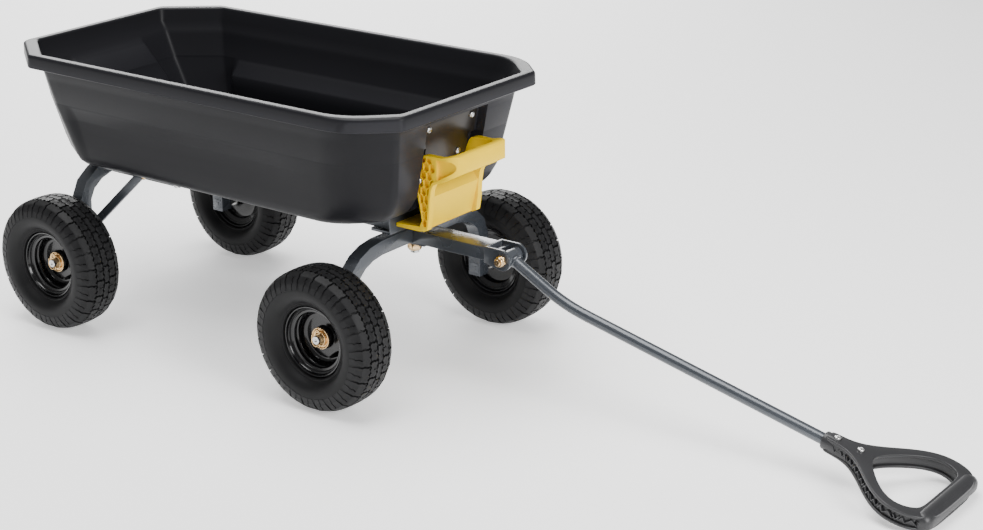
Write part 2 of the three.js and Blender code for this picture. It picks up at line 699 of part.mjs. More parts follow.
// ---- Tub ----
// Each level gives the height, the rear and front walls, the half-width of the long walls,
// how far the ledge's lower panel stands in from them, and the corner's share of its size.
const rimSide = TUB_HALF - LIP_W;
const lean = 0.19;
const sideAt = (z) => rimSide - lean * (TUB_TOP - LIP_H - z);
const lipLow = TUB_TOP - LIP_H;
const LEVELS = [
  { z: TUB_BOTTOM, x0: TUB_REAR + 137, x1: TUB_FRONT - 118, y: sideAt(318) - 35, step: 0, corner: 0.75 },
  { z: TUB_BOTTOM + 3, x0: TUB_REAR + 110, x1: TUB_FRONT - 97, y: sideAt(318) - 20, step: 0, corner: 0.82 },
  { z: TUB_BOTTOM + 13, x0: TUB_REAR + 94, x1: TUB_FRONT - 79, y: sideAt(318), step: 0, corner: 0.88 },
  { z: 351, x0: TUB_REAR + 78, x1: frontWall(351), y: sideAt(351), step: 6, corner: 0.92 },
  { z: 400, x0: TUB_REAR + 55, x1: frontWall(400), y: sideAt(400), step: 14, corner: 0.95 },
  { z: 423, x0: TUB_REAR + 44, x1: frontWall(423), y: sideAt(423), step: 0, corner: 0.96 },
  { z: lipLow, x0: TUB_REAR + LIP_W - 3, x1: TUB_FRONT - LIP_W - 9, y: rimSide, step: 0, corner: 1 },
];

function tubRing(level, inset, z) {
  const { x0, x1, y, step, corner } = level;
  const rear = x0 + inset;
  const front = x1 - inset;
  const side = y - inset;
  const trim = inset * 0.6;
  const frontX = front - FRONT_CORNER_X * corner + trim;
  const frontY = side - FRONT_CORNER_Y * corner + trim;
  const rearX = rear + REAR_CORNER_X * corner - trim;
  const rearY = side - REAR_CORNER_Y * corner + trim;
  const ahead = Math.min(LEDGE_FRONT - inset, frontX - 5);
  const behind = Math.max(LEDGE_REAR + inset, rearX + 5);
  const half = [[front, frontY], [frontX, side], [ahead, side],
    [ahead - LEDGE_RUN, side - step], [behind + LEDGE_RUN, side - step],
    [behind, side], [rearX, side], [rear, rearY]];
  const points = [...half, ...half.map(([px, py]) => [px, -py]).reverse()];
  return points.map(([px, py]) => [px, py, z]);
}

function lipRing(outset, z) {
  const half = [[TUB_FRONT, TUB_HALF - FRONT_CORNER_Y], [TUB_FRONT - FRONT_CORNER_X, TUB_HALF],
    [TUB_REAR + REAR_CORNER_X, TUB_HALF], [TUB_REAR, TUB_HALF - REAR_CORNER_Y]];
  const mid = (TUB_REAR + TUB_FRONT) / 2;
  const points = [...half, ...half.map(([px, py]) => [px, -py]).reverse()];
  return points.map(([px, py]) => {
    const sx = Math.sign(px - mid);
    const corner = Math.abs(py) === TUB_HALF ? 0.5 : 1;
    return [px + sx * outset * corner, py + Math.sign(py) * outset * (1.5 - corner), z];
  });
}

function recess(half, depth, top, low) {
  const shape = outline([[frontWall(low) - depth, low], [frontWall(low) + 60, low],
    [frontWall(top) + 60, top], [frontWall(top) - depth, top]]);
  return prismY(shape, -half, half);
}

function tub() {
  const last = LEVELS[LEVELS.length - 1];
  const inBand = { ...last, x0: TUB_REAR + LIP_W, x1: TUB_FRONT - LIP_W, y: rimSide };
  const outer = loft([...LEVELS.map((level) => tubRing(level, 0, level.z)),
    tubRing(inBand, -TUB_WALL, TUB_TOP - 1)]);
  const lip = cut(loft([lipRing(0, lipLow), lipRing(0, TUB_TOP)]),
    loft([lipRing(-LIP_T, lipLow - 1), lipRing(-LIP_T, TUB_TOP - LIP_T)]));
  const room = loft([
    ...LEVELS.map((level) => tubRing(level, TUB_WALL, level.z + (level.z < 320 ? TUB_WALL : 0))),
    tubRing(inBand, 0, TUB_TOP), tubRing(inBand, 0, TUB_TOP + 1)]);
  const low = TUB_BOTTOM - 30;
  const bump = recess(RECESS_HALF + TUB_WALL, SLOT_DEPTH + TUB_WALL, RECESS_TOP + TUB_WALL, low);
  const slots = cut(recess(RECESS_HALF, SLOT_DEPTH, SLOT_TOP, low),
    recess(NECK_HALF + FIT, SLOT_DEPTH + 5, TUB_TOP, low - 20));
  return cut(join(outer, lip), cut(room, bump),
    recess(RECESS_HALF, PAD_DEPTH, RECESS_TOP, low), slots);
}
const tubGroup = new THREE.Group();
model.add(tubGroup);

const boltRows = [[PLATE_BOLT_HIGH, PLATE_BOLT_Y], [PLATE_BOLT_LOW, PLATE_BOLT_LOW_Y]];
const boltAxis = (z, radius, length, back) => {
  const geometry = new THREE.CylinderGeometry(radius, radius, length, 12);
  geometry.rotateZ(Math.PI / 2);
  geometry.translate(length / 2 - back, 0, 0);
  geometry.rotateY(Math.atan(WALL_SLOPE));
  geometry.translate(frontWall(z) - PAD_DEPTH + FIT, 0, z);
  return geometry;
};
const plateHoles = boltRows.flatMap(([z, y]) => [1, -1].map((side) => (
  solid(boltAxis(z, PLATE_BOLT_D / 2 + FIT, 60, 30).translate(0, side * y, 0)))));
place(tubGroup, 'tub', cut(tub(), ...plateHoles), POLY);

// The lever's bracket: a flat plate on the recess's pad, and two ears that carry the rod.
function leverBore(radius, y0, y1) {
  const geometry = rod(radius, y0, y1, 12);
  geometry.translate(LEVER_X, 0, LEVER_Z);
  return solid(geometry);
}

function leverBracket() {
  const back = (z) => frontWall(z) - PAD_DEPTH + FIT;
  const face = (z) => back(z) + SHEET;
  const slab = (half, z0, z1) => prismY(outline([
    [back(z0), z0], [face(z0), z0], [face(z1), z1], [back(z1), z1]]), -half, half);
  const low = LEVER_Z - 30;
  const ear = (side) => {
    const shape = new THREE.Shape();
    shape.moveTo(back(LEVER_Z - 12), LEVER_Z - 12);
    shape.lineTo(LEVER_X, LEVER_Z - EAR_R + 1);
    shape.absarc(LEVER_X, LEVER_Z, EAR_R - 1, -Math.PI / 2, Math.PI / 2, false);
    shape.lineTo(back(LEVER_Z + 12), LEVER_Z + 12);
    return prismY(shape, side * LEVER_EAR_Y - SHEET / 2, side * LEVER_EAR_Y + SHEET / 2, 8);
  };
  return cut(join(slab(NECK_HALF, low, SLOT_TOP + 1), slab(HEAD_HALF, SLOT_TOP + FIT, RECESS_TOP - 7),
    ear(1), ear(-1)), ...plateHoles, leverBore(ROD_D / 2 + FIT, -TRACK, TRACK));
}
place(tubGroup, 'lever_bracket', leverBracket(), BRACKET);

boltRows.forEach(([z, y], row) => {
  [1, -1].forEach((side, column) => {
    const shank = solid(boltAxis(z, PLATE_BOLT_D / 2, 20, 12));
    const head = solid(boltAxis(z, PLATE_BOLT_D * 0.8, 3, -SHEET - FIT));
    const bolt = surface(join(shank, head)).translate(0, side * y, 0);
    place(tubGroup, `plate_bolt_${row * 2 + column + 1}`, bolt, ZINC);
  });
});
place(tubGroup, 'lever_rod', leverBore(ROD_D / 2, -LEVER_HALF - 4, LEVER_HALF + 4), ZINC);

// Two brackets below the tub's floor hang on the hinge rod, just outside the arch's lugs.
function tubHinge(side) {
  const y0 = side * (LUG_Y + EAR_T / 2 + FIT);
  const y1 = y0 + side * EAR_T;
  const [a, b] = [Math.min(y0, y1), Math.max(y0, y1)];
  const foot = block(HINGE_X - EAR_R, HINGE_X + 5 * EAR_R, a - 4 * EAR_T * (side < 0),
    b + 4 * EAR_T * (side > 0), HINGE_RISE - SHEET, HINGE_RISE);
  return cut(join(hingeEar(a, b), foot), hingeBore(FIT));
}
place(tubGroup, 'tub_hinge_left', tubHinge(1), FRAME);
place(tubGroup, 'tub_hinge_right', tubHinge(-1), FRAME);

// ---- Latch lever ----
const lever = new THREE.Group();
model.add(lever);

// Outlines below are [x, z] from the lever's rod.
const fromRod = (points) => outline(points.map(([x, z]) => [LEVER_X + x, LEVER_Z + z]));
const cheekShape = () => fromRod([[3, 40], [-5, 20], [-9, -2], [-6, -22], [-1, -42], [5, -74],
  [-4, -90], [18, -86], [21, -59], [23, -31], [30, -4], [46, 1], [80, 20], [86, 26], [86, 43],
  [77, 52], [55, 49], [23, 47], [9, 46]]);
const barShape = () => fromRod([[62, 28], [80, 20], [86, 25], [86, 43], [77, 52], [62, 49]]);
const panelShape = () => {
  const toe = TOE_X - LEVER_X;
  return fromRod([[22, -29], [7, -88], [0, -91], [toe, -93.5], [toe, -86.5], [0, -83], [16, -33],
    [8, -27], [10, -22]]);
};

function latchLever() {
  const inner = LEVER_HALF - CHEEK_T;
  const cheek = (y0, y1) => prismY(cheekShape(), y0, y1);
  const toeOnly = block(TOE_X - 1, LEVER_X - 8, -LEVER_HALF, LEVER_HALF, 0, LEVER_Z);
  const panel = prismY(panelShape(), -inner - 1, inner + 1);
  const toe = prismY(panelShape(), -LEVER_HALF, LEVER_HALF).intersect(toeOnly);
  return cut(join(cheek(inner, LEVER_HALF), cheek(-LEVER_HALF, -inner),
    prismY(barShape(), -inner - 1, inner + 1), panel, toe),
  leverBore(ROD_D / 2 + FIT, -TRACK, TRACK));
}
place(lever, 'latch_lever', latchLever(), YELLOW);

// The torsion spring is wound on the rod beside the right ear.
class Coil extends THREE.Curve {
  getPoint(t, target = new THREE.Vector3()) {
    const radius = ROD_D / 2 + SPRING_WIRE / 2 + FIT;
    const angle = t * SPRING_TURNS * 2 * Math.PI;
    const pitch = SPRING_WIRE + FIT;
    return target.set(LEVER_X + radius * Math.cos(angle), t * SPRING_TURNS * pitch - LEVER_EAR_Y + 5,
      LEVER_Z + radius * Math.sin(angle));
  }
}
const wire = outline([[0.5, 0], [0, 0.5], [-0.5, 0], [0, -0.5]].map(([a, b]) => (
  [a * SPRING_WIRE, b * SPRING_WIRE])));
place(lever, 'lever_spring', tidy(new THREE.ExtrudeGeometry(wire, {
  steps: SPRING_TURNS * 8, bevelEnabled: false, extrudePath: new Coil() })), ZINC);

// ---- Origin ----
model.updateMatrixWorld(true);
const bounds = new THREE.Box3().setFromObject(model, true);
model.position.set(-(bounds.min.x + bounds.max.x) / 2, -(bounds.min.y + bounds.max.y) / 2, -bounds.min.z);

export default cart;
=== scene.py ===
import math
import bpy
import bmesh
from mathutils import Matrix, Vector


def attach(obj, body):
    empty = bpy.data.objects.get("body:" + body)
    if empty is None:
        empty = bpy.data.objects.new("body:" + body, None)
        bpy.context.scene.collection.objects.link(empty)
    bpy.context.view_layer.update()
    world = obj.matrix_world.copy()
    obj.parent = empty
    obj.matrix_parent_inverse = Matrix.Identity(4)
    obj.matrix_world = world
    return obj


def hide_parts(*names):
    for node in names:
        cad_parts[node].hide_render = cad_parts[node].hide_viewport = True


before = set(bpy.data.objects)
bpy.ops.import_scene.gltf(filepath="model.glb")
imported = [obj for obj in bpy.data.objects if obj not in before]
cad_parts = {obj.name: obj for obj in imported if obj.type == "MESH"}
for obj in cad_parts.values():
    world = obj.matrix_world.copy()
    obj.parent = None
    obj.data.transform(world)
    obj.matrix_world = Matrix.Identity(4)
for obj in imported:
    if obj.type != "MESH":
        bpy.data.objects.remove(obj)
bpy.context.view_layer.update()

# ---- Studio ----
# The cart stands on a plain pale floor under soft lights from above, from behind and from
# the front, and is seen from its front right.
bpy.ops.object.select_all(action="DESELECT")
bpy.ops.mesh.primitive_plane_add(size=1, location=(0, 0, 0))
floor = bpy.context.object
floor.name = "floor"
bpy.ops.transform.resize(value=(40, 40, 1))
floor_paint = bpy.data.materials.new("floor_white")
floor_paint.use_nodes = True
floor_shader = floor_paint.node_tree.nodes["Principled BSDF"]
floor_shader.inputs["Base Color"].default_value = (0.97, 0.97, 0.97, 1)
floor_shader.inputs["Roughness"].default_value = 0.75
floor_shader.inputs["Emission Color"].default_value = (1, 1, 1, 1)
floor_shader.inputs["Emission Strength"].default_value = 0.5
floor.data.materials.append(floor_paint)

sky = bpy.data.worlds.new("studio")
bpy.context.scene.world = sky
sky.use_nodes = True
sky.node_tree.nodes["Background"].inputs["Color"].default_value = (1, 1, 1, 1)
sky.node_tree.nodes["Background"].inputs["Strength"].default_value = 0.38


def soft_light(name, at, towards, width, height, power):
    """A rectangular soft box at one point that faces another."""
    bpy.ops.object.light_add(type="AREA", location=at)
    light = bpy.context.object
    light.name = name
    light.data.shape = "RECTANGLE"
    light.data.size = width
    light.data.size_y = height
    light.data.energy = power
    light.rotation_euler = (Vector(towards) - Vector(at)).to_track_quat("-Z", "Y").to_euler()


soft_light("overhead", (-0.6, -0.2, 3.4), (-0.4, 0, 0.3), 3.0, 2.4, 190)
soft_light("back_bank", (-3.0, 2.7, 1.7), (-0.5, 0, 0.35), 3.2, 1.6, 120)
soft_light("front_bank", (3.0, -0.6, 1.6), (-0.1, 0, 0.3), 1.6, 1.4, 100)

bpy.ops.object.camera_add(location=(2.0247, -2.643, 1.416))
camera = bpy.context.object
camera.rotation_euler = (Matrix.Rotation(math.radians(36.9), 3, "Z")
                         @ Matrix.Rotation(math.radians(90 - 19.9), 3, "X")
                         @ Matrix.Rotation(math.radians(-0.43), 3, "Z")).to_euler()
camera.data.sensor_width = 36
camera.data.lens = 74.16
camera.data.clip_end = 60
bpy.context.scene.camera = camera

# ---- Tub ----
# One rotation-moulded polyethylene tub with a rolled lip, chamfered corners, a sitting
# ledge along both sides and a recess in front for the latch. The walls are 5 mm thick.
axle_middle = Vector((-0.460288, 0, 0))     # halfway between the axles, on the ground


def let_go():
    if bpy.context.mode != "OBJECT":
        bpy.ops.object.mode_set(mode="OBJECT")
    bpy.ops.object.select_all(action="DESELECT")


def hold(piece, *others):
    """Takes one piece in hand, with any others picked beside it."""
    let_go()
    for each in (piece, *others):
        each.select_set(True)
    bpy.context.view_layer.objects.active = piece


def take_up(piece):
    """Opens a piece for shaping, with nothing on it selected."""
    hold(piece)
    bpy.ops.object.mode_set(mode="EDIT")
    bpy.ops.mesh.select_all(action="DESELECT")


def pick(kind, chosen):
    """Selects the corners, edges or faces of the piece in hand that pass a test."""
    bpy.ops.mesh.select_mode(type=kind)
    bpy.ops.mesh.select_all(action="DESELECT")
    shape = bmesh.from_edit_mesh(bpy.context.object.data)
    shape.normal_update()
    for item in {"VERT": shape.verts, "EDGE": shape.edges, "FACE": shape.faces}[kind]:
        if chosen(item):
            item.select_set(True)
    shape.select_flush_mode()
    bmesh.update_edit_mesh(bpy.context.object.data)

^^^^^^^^

WHAT IS EXPECTED: Exactly the lines from the line containing "the right ear." to the line containing "cad_parts[node].hide_render = cad_parts[node].hide_viewport", both included, are to be set down; no other line belongs in the answer.

RESULT OF THE EXERCISE:
// The torsion spring is wound on the rod beside the right ear.
class Coil extends THREE.Curve {
  getPoint(t, target = new THREE.Vector3()) {
    const radius = ROD_D / 2 + SPRING_WIRE / 2 + FIT;
    const angle = t * SPRING_TURNS * 2 * Math.PI;
    const pitch = SPRING_WIRE + FIT;
    return target.set(LEVER_X + radius * Math.cos(angle), t * SPRING_TURNS * pitch - LEVER_EAR_Y + 5,
      LEVER_Z + radius * Math.sin(angle));
  }
}
const wire = outline([[0.5, 0], [0, 0.5], [-0.5, 0], [0, -0.5]].map(([a, b]) => (
  [a * SPRING_WIRE, b * SPRING_WIRE])));
place(lever, 'lever_spring', tidy(new THREE.ExtrudeGeometry(wire, {
  steps: SPRING_TURNS * 8, bevelEnabled: false, extrudePath: new Coil() })), ZINC);

// ---- Origin ----
model.updateMatrixWorld(true);
const bounds = new THREE.Box3().setFromObject(model, true);
model.position.set(-(bounds.min.x + bounds.max.x) / 2, -(bounds.min.y + bounds.max.y) / 2, -bounds.min.z);

export default cart;
=== scene.py ===
import math
import bpy
import bmesh
from mathutils import Matrix, Vector


def attach(obj, body):
    empty = bpy.data.objects.get("body:" + body)
    if empty is None:
        empty = bpy.data.objects.new("body:" + body, None)
        bpy.context.scene.collection.objects.link(empty)
    bpy.context.view_layer.update()
    world = obj.matrix_world.copy()
    obj.parent = empty
    obj.matrix_parent_inverse = Matrix.Identity(4)
    obj.matrix_world = world
    return obj


def hide_parts(*names):
    for node in names:
        cad_parts[node].hide_render = cad_parts[node].hide_viewport = True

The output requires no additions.